_EXTRACTED RECORDS_:
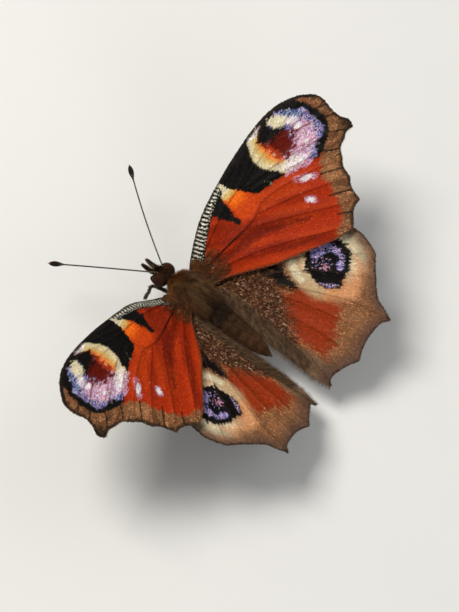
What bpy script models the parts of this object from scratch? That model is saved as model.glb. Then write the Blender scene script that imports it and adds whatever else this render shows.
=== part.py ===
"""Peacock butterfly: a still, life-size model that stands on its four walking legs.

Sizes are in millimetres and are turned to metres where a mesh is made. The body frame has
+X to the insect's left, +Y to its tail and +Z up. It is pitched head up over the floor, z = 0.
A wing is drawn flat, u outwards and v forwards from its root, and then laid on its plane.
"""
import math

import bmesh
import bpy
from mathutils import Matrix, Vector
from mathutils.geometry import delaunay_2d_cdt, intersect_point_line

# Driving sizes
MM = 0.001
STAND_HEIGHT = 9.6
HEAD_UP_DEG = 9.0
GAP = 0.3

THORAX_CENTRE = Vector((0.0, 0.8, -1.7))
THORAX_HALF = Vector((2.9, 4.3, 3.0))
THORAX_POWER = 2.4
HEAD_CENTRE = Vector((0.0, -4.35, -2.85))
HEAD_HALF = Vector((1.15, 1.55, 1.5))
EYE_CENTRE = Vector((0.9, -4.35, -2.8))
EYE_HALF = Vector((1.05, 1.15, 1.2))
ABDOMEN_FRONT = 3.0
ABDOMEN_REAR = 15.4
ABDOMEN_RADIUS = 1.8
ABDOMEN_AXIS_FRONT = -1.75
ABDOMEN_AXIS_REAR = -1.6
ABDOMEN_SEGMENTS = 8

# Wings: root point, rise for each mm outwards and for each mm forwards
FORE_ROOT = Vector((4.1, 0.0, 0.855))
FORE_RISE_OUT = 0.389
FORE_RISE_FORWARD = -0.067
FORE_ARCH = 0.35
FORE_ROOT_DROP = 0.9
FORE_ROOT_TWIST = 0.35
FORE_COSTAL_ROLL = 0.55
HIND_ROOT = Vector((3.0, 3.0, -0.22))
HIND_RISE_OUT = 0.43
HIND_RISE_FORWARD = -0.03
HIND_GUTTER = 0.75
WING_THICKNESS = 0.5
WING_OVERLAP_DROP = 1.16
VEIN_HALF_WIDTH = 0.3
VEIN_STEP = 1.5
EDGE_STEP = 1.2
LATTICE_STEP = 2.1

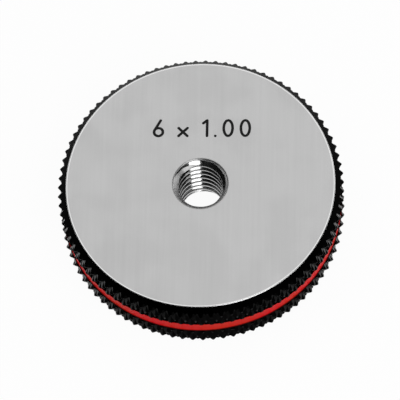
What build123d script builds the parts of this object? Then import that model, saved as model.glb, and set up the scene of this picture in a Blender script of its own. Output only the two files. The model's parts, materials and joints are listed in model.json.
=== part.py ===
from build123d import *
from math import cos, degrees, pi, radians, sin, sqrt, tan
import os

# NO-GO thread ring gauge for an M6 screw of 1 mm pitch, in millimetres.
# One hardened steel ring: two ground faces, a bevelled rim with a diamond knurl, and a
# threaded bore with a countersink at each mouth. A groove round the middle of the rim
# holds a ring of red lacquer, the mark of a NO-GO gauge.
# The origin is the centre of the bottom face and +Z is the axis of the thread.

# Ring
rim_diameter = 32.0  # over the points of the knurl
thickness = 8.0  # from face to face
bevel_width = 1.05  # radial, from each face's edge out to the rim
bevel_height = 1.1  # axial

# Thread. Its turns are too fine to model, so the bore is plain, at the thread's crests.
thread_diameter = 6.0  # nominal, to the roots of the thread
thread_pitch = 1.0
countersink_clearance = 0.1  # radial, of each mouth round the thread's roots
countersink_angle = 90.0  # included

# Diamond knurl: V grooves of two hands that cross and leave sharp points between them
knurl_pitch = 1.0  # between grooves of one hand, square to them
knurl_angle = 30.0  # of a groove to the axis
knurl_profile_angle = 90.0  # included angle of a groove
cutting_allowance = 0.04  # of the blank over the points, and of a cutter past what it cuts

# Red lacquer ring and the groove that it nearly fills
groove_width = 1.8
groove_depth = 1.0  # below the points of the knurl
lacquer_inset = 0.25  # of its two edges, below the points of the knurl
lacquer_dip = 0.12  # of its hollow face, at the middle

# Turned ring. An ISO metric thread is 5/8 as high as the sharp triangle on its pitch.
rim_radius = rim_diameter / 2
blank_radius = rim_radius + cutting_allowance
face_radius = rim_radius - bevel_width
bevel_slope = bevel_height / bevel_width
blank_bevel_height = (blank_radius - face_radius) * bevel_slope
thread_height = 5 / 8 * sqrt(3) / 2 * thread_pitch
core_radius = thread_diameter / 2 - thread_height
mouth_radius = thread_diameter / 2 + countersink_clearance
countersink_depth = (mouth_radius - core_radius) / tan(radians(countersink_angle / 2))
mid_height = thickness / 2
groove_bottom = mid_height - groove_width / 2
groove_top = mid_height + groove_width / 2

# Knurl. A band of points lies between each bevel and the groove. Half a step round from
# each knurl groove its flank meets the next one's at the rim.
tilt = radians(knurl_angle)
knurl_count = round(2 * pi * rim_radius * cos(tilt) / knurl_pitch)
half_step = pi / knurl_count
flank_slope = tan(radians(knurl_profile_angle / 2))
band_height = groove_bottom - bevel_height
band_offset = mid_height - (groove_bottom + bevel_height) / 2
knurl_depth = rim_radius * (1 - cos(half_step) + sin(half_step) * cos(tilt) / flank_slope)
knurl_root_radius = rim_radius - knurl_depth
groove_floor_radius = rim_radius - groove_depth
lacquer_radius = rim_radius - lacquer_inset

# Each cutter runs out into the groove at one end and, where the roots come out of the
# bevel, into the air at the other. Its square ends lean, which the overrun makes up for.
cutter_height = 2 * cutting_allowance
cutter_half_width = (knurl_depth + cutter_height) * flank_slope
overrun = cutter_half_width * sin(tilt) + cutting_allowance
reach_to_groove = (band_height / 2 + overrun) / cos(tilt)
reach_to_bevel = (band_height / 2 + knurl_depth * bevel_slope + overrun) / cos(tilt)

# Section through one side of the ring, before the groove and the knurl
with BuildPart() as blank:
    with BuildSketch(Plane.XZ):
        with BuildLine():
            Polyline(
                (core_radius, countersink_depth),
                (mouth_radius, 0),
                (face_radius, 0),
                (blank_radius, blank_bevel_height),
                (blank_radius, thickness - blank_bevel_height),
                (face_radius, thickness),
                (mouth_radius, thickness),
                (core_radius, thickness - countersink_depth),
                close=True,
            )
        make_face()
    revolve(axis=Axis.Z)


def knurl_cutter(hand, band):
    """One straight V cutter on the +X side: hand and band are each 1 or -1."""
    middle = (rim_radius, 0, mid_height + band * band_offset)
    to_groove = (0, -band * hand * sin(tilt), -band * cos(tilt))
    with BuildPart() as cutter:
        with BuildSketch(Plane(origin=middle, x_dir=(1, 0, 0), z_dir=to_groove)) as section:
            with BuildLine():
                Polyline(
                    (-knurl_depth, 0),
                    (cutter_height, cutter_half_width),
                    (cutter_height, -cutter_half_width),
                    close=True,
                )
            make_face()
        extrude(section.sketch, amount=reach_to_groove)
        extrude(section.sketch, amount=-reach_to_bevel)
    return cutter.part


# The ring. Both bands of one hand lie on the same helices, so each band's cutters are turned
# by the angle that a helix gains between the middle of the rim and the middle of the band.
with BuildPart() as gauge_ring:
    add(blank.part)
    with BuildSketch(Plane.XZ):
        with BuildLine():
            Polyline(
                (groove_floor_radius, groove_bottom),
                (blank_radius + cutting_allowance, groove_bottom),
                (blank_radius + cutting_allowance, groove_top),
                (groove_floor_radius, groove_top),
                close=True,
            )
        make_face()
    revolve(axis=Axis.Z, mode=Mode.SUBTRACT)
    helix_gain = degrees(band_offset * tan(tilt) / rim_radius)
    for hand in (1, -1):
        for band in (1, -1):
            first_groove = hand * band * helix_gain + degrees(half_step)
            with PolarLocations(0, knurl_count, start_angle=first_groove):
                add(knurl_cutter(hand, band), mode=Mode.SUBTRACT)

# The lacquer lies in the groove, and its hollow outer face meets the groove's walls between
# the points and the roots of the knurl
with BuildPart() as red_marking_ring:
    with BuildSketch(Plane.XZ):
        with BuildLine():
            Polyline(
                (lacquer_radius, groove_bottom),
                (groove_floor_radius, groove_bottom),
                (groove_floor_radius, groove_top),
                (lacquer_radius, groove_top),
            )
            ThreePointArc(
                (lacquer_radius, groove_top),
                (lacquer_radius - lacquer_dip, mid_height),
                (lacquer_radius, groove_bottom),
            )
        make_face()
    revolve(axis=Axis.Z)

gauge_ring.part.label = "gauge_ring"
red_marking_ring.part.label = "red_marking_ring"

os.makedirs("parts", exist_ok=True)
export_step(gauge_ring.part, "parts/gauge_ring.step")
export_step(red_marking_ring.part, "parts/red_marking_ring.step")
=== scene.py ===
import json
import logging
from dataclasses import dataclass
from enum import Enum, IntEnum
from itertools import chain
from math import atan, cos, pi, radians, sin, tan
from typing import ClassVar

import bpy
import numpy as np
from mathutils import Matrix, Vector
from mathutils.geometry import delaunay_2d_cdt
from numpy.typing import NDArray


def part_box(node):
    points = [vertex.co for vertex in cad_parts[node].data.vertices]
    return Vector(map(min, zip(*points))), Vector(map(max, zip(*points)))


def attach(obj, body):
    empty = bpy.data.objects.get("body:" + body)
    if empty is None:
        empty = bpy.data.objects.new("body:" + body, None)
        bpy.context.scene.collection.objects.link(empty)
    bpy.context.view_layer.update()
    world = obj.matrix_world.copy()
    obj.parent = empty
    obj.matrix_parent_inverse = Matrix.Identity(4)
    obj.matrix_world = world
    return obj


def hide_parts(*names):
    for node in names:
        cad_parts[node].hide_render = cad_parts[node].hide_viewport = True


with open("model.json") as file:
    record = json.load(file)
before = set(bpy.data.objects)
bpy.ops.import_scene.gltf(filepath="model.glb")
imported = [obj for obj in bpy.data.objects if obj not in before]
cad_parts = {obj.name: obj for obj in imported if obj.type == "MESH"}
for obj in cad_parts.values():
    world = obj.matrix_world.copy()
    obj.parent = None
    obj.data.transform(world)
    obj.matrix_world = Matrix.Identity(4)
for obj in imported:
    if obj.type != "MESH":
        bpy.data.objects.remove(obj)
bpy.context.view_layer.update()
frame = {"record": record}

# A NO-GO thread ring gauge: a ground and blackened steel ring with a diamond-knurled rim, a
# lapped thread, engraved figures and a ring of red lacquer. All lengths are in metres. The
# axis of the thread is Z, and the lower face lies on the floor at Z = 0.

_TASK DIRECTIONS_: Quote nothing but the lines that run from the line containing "# The lacquer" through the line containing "bpy.context.scene.collection.objects.link(empty)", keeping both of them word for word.

_SOLUTION FOR THIS TASK_:
# The lacquer lies in the groove, and its hollow outer face meets the groove's walls between
# the points and the roots of the knurl
with BuildPart() as red_marking_ring:
    with BuildSketch(Plane.XZ):
        with BuildLine():
            Polyline(
                (lacquer_radius, groove_bottom),
                (groove_floor_radius, groove_bottom),
                (groove_floor_radius, groove_top),
                (lacquer_radius, groove_top),
            )
            ThreePointArc(
                (lacquer_radius, groove_top),
                (lacquer_radius - lacquer_dip, mid_height),
                (lacquer_radius, groove_bottom),
            )
        make_face()
    revolve(axis=Axis.Z)

gauge_ring.part.label = "gauge_ring"
red_marking_ring.part.label = "red_marking_ring"

os.makedirs("parts", exist_ok=True)
export_step(gauge_ring.part, "parts/gauge_ring.step")
export_step(red_marking_ring.part, "parts/red_marking_ring.step")
=== scene.py ===
import json
import logging
from dataclasses import dataclass
from enum import Enum, IntEnum
from itertools import chain
from math import atan, cos, pi, radians, sin, tan
from typing import ClassVar

import bpy
import numpy as np
from mathutils import Matrix, Vector
from mathutils.geometry import delaunay_2d_cdt
from numpy.typing import NDArray


def part_box(node):
    points = [vertex.co for vertex in cad_parts[node].data.vertices]
    return Vector(map(min, zip(*points))), Vector(map(max, zip(*points)))


def attach(obj, body):
    empty = bpy.data.objects.get("body:" + body)
    if empty is None:
        empty = bpy.data.objects.new("body:" + body, None)
        bpy.context.scene.collection.objects.link(empty)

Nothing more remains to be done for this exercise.